Hey,” I called as he opened the trunk of the white Crown Victoria the next day. “You got my chainsaw in there?”

“Sorry,” he said, removing an evidence kit and closing the lid. “We haven’t been able to empty the pool yet. Drainpipe’s frozen solid; so is the valve mechanism. We’ll need a few days above freezing to thaw it out enough to drain.”

“Can’t you just put in a sump pump and pump it out from the top?”

“We could, but then there’s that thick layer of frozen ice hanging up near the top of the pool. If we pump all the water out from underneath, a ton of ice could come crashing down on your chainsaw and bust it up. You don’t want that, do you?”

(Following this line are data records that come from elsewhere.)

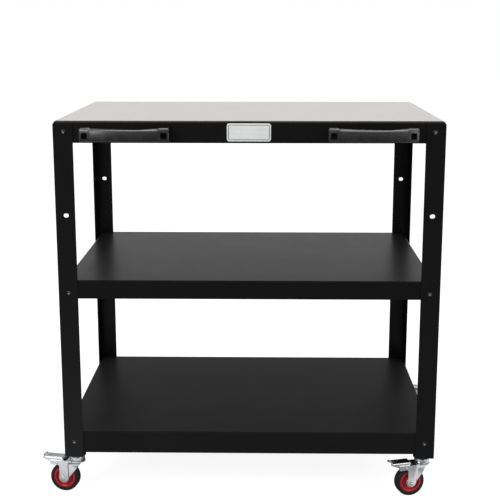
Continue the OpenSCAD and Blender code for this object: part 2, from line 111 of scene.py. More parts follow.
def choose(tree, pick, no, yes):
    """Gives the value yes where pick is 1 and the value no where it is 0."""
    mix = tree.nodes.new("ShaderNodeMix")
    tree.links.new(pick, mix.inputs["Factor"])
    for socket, value in ((mix.inputs["A"], no), (mix.inputs["B"], yes)):
        if isinstance(value, (int, float)):
            socket.default_value = value
        else:
            tree.links.new(value, socket)
    return mix.outputs["Result"]


def fade(tree, vector, along, start, end, low, high):
    """A value that goes smoothly from low to high as a vector's share along a direction grows."""
    share = tree.nodes.new("ShaderNodeVectorMath")
    share.operation = "DOT_PRODUCT"
    share.inputs[1].default_value = along
    tree.links.new(vector, share.inputs[0])
    ramp = tree.nodes.new("ShaderNodeMapRange")
    ramp.interpolation_type = "SMOOTHSTEP"
    for name, value in (("From Min", start), ("From Max", end), ("To Min", low), ("To Max", high)):
        ramp.inputs[name].default_value = value
    tree.links.new(share.outputs["Value"], ramp.inputs["Value"])
    return ramp.outputs[0]


# Shares of a direction over which one part of the room goes over into the next
SWEEP_TOP, CEILING_EDGE, FRONT_EDGE = (0.26, 0.33), (0.34, 0.58), (-0.26, 0.04)
UP, UP_AND_BACK = (0, 0, 1), (0, 0.35, 0.94)


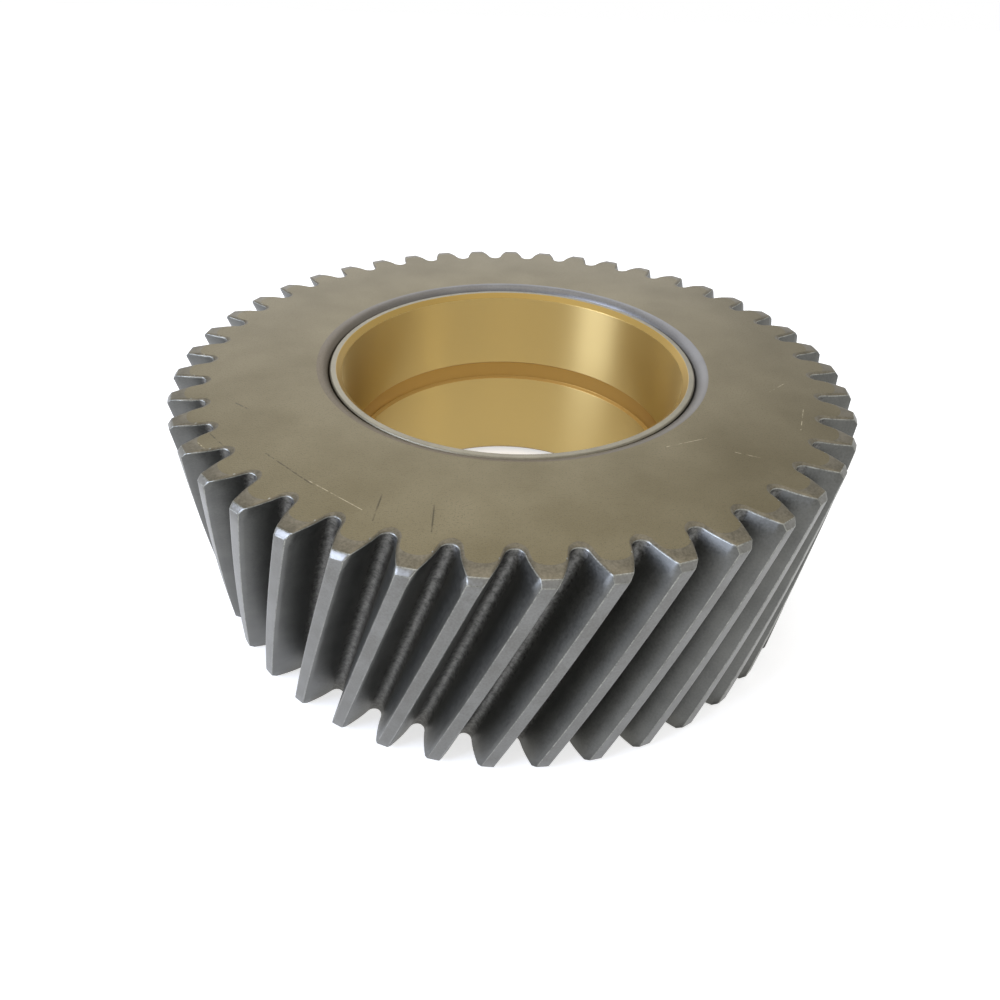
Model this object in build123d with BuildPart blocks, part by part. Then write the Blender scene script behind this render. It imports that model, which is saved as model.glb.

“Busted or rusted,” I sighed. “Not sure which is the greater of two evils.”

“I don’t think it’s actually rusting while it’s submerged,” he said. “I think the rust starts to form only after it comes out of the water — takes moisture plus air to oxidize the steel.”

Now that he said it, it made sense. I’d seen a gruesome version of that phenomenon affect decomposing bodies. Soft tissue that decayed in moist environments, such as basements and caves, was transformed into a waxy or soapy substance called adipocere. A few years before, in fact, I’d had a case in the mountains of Cooke County in which a young woman’s body — hidden in a cave for decades — turned into a remarkable adipocere mummy. In the absence of oxygen, though, completely submerged bodies did not turn to adipocere.

“So when we do get the saw out,” Emert continued, “we’ll put it in a trash can filled with water, so it stays submerged till you can take it to a shop and get it taken apart and drie

d out.”

In one corner of the loading dock I noticed an empty plastic trash can lying on its side. I picked it up and handed it to Emert. “Take good care of my baby,” I said. He laughed as he put it in the trunk.

Emert patted down the clothing thoroughly with evidence tape. The tape’s sticky side would pick up hair and fibers, much like the lint roller I had at home. I’d seen evidence tape used many times, but Emert’s variety had a plastic backing I hadn’t seen before. “This is a fairly new kind,” he said. “The plastic’s water-soluble. Once I’m through, I put it in warm water to dissolve the backing. That leaves the hair and fibers in the water. Pour the water through a coffee filter, and voilà—everything’s together in one nice, neat place.”

Once Emert was satisfied that he’d gone over the clothing thoroughly, he began checking the pockets of the pants. Easing a gloved hand into each of the front pockets, he extracted a set of keys and a few coins. Then he felt the seat of the pants — left, then right — to check the rear pockets. The left hip pocket was empty, but I saw him smile when he felt the right pocket. Un-buttoning the closure carefully, he slipped a hand into the pocket and fished out a worn leather wallet. He laid it on an absorbent pad and unfolded it gently.

His eyes widened. Looking down to see what he’d seen, I made out the familiar markings of a Tennessee driver’s license through a clear plastic window in one side of the wallet. “Wow,” Emert said. “No wonder he looked familiar.”

“Who is it?” Instead of answering, Emert held the wallet up so I could take a close look. LEONARD M. NOVAK, the small print on the license read. “Novak,” I said. “Rings a bell, but only vaguely.”